Prejudice (apart from any mere delay)?

  1. [17]
    It is accepted by the applicant/defendant that once a plaintiff has identified, and put sufficient facts before the court to establish, prejudice, it is then for a defendant to overcome that as part of its persuasive burden in convincing the court to exercise the relevant discretion in its favour. The plaintiff takes no issue with that. In the end, the prejudice that prevails is unfair prejudice.
  1. [18]
    When this matter first came on for hearing on 16 August 2013, I was concerned that the major plank of the plaintiff’s contention about prejudice was in no way clear to me. Consequently, I ordered that the plaintiff cause an affidavit to be filed with a draft pleading against a prospective defendant. By the affidavit of Paul David Watson filed 23 August 2013, the relevant draft was exhibited.
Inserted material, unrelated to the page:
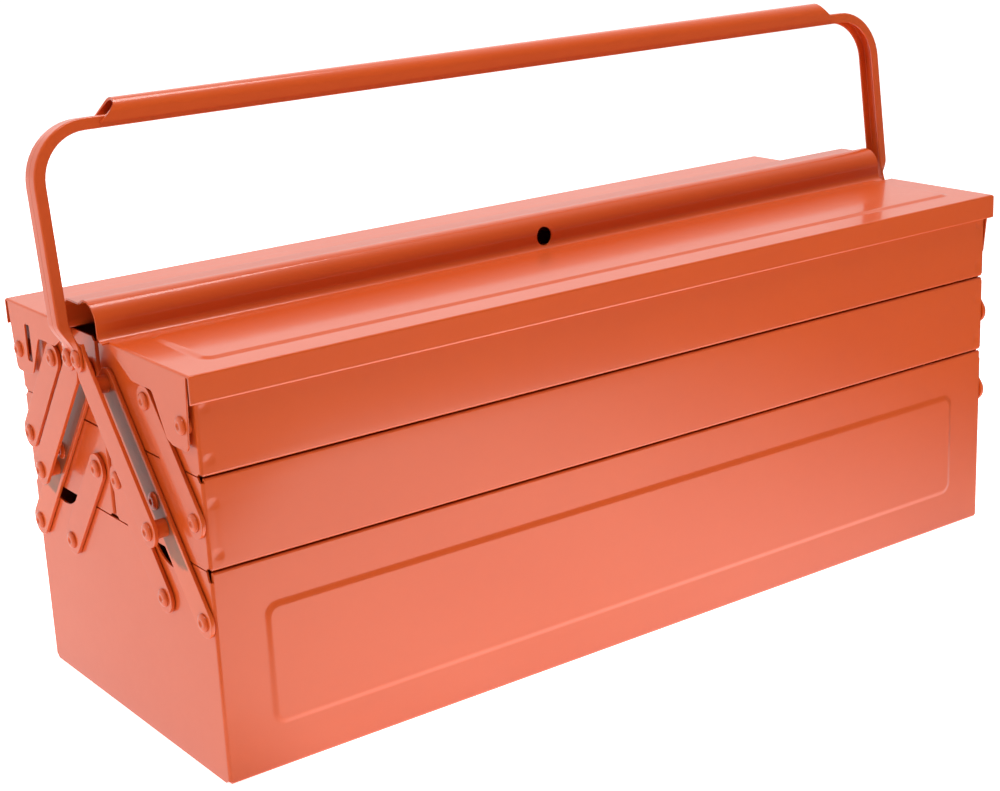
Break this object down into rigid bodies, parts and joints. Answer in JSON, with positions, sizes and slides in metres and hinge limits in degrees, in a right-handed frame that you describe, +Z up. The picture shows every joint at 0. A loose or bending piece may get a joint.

The primary contention concerning prejudice potentially to be suffered by the plaintiff is that a cause of action against MFA “in contract” has been “now lost”, because of the six year timeframe under the Limitation Act. As particularised, the contractual claim, based upon “the retainer” resulting from the plaintiff instructing and retaining MFA as her financial and insurance advisor is alleged to be breached as set out in paragraph 26 of the draft Statement of Claim. In total, there are eight separate particularised aspects of the breach. For present purposes, it is sufficient to focus on paragraph 26(a). It states that the breach was a failure to “effect income protection insurance against total disability for $5,000.00 per month.”
  1. [19]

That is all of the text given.